Uma hora depois desse telefonema, Pio entra no escritório com o presente dela: uma garrafa de conhaque. Ao chegar à minha casa, morrendo de frio, vou o até o armário pegar um copo para tomar um gole do conhaque e vejo, numa das prateleiras, o mais especial dos presentes que ganhei de Cleyde: o Prêmio Molière – o primeiro que ela recebeu, ainda nos anos 1960, por sua atuação em Toda Nudez Será Castigada –, que Cleyde generosamente me deu antes de uma viagem de férias, dizendo: “Vá, mas volte”.
Obrigado, Cleyde, por tudo que vivemos juntos, pelos momentos inesquecíveis que partilhamos e por tudo que você me ensinou com sua sabedoria simples e sem vaidade. Obrigado por sempre ter aquecido meu coração de dentro pra fora! Eu te amo.
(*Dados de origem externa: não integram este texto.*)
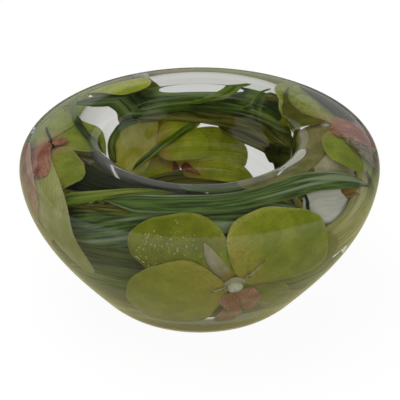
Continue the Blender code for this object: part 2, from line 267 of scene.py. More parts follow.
# The corners of every square of a grid of rows and columns; wrap joins the last column to the first.
def gridQuads(rows, columns, wrap=False):
    index = np.arange(rows * columns).reshape(rows, columns)
    after = np.roll(index, -1, axis=1) if wrap else index[:, 1:]
    here = index if wrap else index[:, :-1]
    return np.stack([here[:-1], after[:-1], after[1:], here[1:]], -1).reshape(-1, 4)


# A closed shell between a front and a back sheet: both grids of squares, and a band round their shared edge.
def shellOf(front, back):
    rows, columns = front.shape[:2]
    count = rows * columns
    index = np.arange(count).reshape(rows, columns)
    sheet = gridQuads(rows, columns)
    edge = np.concatenate([index[0, :-1], index[:-1, -1], index[-1, :0:-1], index[:0:-1, 0]])
    after = np.roll(edge, -1)
    band = np.stack([after, edge, edge + count, after + count], -1)
    quads = np.concatenate([sheet, sheet[:, ::-1] + count, band])
    points = np.concatenate([front.reshape(-1, 3), back.reshape(-1, 3)])
    corners = points[quads]
    across = np.cross(corners[:, 2] - corners[:, 0], corners[:, 3] - corners[:, 1])
    if (corners.mean(1) * across).sum() < 0:
        quads = quads[:, ::-1]
    return points, quads


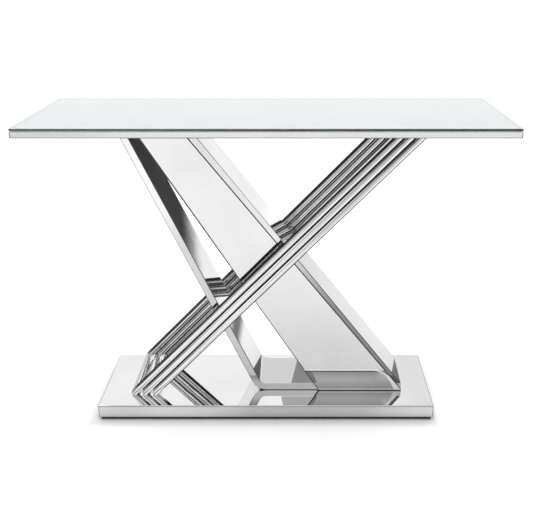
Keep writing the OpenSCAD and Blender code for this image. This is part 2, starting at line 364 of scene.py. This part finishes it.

Cleyde Yáconis morreu no dia 15 de abril de 2013 em São Paulo e foi enterrada em Jordanésia, onde viveu por décadas numa casa térrea de madeira e alvenaria, rodeada por um imenso jardim com muitas rosas, orquídeas, margaridas… e árvores frutíferas.
* Conhecido no mundo das artes como Fernando Cardoso, é produtor e diretor de teatro, sócio da Mesa 2 Produções.